Yes, there were some choices made along those lines. In most cases, when I listened to the tapes I could tell what was an overdub and what wasn’t by listening to the nature of the leakage-whether it came from headphones or from the room around the player. And there were times when I would remove some of the overdubs to get down to the initial tracking session. There were never any extractions where, say, I’d go down to just John and his guitar when there was actually a whole band playing around him. If there was a band, you hear a band. But if there were three guitar players, you might only hear two of them. That was to keep the focus on the raw John doing the song in a more pure, less produced form.

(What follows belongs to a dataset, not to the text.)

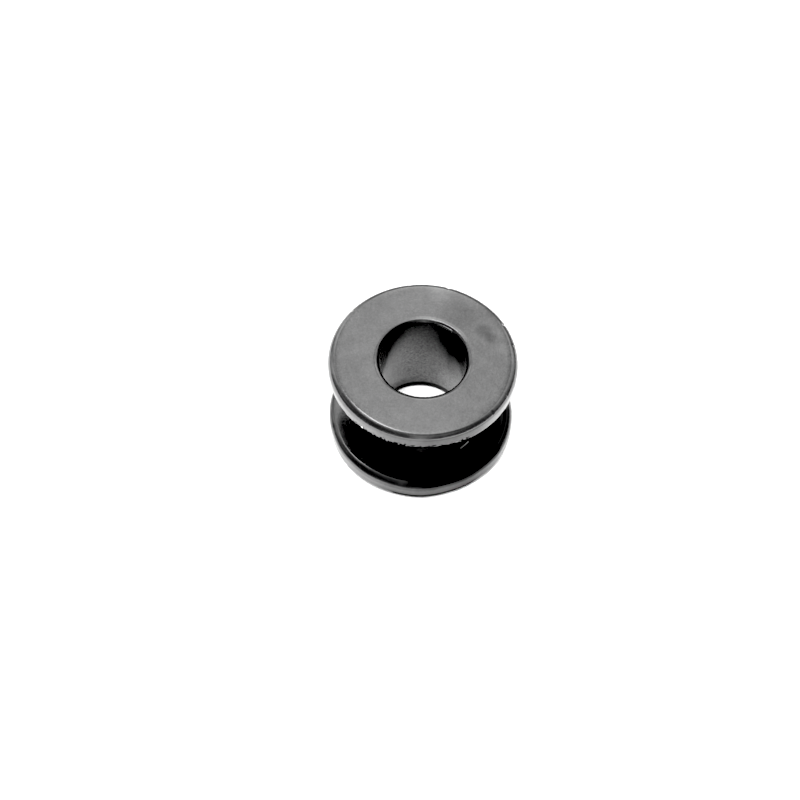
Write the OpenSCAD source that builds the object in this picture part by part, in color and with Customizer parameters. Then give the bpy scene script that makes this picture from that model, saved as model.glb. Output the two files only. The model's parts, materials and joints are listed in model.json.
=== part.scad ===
// Fuel tank gasket: a one-piece moulded rubber spool with two round flanges,
// a deep square groove between them and a plain through bore.
// The whole part is one section turned about the bore's axis, +Z.
// Origin: centre of the underside, on the bore's axis.

/* [Overall] */
// Diameter of both flanges
flange_d = 22; // [18:0.5:30]
// Height from underside to top face
height = 13.6; // [12:0.2:20]

/* [Flanges] */
// Thickness of each flange
flange_t = 2.8; // [2.2:0.1:3.6]
// Rounding of the flange edges on the outward faces
outer_round = 0.95; // [0.5:0.05:1.2]
// Rounding of the flange edges on the groove side
groove_round = 0.95; // [0.3:0.05:1]

/* [Groove] */
// Diameter of the core at the bottom of the groove
core_d = 14; // [13.5:0.1:16]
// Fillet at each root of the groove
root_round = 0.6; // [0.2:0.1:0.8]

/* [Bore] */
// Diameter of the through bore
bore_d = 10.2; // [7:0.1:11]
// Rounding of both mouths of the bore
mouth_round = 0.5; // [0.3:0.1:1.2]

/* [Hidden] */
$fn = 128;
flange_r = flange_d / 2;
core_r = core_d / 2;
bore_r = bore_d / 2;
eps = 0.01;

// What a rounded outside corner takes away: a square with a quarter disc left
// standing in it. The corner is at the origin, and the solid is at -X, -Y.
module corner_cut(r) {
    difference() {
        translate([-r, -r]) square([r + 1, r + 1]);
        translate([-r, -r]) circle(r = r);
        translate([-r - 1, -r - 1]) square([1, r + 3]);
        translate([-r - 1, -r - 1]) square([r + 3, 1]);
    }
}

// The fillet that an inside corner keeps. The corner is at the origin, and the
// fillet fills +X, +Y.
module corner_fill(r) {
    difference() {
        translate([-eps, -eps]) square([r + eps, r + eps]);
        translate([r, r]) circle(r = r);
    }
}

// Lower half of the section, from the underside to the middle of the groove.
module half_section() {
    difference() {
        union() {
            translate([bore_r, 0]) square([flange_r - bore_r, flange_t]);
            translate([bore_r, 0]) square([core_r - bore_r, height / 2]);
            translate([core_r, flange_t]) corner_fill(root_round);
        }
        // outward edge of the flange
        translate([flange_r, 0]) mirror([0, 1]) corner_cut(outer_round);
        // groove edge of the flange
        translate([flange_r, flange_t]) corner_cut(groove_round);
        // mouth of the bore
        translate([bore_r, 0]) mirror([1, 0]) mirror([0, 1]) corner_cut(mouth_round);
    }
}

// Whole section: the lower half and its mirror image above it.
module section() {
    union() {
        half_section();
        translate([0, height]) mirror([0, 1]) half_section();
    }
}

// The gasket: the section turned once about the bore's axis.
module gasket() {
    color([0.06, 0.06, 0.065]) rotate_extrude(angle = 360) section();
}

gasket();
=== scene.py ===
import bpy, json, math
import numpy as np
from mathutils import Vector, Matrix


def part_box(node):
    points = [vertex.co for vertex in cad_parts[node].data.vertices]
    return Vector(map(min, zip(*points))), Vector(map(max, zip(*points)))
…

By the end of the project you must have felt as though you got to know John well, listening to him in the studio and at home in so many creatively intimate moments.
It would be presumptuous of me to say that I really got to know him, but I did get a sense of what he was like. By the end, I felt like I knew what it would be like to be in the studio with him. I had sense of what it would be like to work with someone whose brain was firing on all cylinders so much of the time.
On a project like this you can feel like it’s a job well done, but there’s a bittersweetness at the end. You finish a normal record with a living, breathing artist and you feel celebratory and relieved and you have that feeling of moving on, which is also a little sad because when you make a record with a group, you sort of become like family for a while. And in this case there was Yoko, but no John, to share it with, and there was bittersweetness on her part that mine was no match for, obviously. But it was a challenge and privilege to work on it; a once-in-a-lifetime opportunity I wouldn’t trade for anything.